Well, I’ve been exceptionally lazy about taking pictures and putting up blog posts over the past week. Once I discovered that my cell phone works perfectly from down here, it became too easy to lay on my bed in the afternoon and touch base with home that way. And once I lay down in the afternoons, I’m not inclined to get up again until Happy Hour. I don’t think I’ve paddled two days in a row since the summer Andrew was born (four and a half years ago), and I’m going on a week and a half straight right now. I’m exhausted.
The frustrating thing about the last week has been the way my roll went from bomber to speculative to—almost as if someone flipped a switch—nonexistant. Evidently, I’ve gotten away with bad technique for years, using too much arm strength and thinking about the hip snap as something I do with my right knee instead of with my entire torso. ExChile’s owner, Chris Spelius, tells me my case is far from unique, that getting by with a makeshift roll is like walking on thin ice—while it holds, it holds, and when it goes, you fall in all the way. After only a couple of days in Chile, my arms and shoulders were too sore for my old roll to work well, and my body kept compensating in exactly the wrong way. Chris also says it’s almost easier to teach a beginner how to roll than it is to break an experienced boater’s bad habits, and I’m inclined to agree.
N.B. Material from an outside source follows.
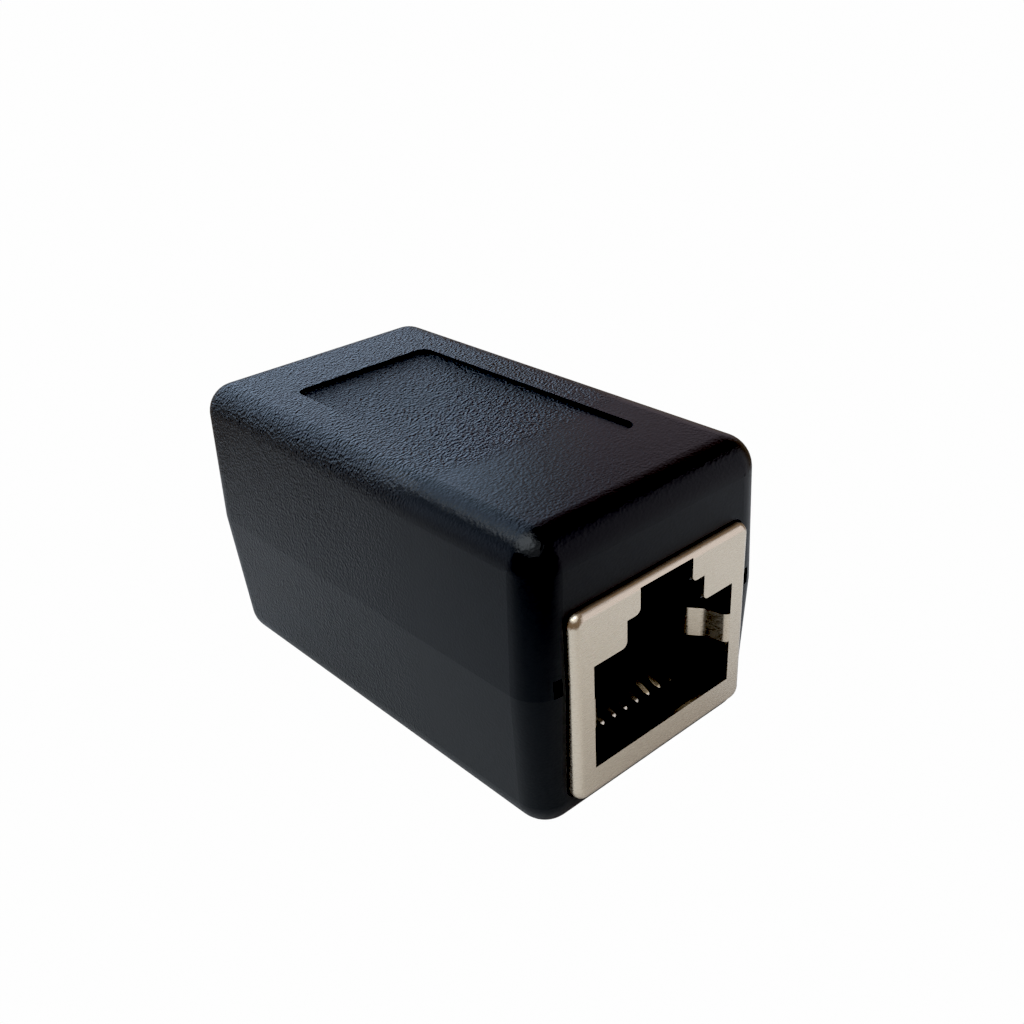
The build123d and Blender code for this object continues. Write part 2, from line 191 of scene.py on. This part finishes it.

The upshot is that I haven’t been able to paddle the big stuff down here as I had hoped, but I should come home with a better foundation for my next ten years of paddling. Even if I’m not screaming down Infierno Canyon after two weeks in Chile, I’m still coming home with thirteen days on the water, more than three times as many paddling days as I got in all of 2008. And Patagonia has been flat-out awesome—what a magical place.
The Rio Azul, one of my favorite runs down here. In boating terms it’s like a more technical (and much colder) version of the Middle Tellico.
I’ve done more than just kayak; on my “rest days” I’ve been able to raft some of the Futa’s bigger water, and I also spent a glorious afternoon “canyoning,” descending a crystalline mountain stream through a narrow granite slot, rappelling seven waterfalls and jumping off/sliding down a number of smaller cascades on the way. And then, as if I’m not beat up enough, last night I joined in a pick-up soccer game with some of the ExChile guides, local staff, and guests.
I’ve got lots more to say about the local culture and my ExChile experience, but tomorrow it’s back to the Macal section of the Futa, and I desperately need some rest. I am too tired to type any more.